Data visualization, along with the story that their analysis findings tell, is another critical piece in Data Scientists’ work. Whether a Seaborn graph, a d3.js dynamic visualization or a well-designed infographic, pictures help convey meaning and insight instantaneously. They also form a necessary part of the story, which is the vehicle delivering the value of every Data Science project. The rule of thumb here is to present the value of your findings in a way that is not only plainly accessible to lay people, but that will enable your audience to rally around your recommendations and see to it that they are implemented such that they drive real business value.
While there are many tutorials on the web to help you get up to speed with tools like Seaborn and d3.js, learning to weave results in a cohesive and compelling story is more of an art than a science, and good learning aids are scarce. However, one book that stands out from the pack is Wired for Story by Lisa Cron.

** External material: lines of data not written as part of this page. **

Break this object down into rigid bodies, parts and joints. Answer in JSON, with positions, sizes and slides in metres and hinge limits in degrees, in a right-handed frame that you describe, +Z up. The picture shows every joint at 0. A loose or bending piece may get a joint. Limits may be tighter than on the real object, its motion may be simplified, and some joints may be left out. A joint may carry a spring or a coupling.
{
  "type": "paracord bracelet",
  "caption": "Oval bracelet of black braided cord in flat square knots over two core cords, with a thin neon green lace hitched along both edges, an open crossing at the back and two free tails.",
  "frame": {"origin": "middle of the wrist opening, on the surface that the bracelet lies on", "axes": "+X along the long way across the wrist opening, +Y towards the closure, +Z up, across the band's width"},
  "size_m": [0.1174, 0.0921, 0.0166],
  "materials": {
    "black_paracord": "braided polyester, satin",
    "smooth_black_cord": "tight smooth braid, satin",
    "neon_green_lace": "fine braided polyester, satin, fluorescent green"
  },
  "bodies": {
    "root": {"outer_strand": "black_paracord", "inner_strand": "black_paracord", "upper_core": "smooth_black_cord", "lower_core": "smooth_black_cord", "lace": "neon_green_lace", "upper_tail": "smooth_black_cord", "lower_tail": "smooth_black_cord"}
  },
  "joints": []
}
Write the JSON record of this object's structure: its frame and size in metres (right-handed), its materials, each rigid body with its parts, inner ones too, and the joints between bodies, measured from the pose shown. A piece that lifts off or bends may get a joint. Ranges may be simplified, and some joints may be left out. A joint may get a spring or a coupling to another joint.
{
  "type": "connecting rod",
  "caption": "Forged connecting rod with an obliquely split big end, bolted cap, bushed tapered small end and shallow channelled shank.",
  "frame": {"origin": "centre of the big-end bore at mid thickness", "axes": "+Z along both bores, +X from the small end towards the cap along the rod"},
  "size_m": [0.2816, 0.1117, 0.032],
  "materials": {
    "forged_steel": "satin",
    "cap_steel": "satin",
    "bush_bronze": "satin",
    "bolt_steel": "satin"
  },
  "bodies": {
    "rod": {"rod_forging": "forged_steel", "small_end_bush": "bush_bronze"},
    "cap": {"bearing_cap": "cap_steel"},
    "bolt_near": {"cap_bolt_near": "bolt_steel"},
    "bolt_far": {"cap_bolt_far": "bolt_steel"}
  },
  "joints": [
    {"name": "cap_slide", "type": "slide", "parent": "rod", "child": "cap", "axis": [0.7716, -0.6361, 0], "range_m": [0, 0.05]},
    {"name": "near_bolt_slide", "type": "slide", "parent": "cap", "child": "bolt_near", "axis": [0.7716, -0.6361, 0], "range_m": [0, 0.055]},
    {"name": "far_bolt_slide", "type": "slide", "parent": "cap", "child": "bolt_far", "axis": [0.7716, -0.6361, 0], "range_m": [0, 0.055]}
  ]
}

This book is aimed primarily at writers and other practitioners of the written word, but I believe that Data Scientists could easily and effectively use the story structures and techniques that Cron describes to craft more effective presentations of their work and more readily reach their stakeholders.
There you have it: five tasks that data scientists do on a daily basis, and a brief reading list for getting better at each of them. As DJ Patil, Chief Data Scientist of the USA, put it, the dominant trait among Data Scientists is their passionate curiosity to unearth the best solution to a problem, ask relevant questions, and refine them into hypotheses to be tested until a valuable piece of insight is found. The world today and tomorrow is all about data, and Data Scientists are sorely needed as trusted advisors to the executive team of any company that wants to stay relevant in this ever-changing landscape.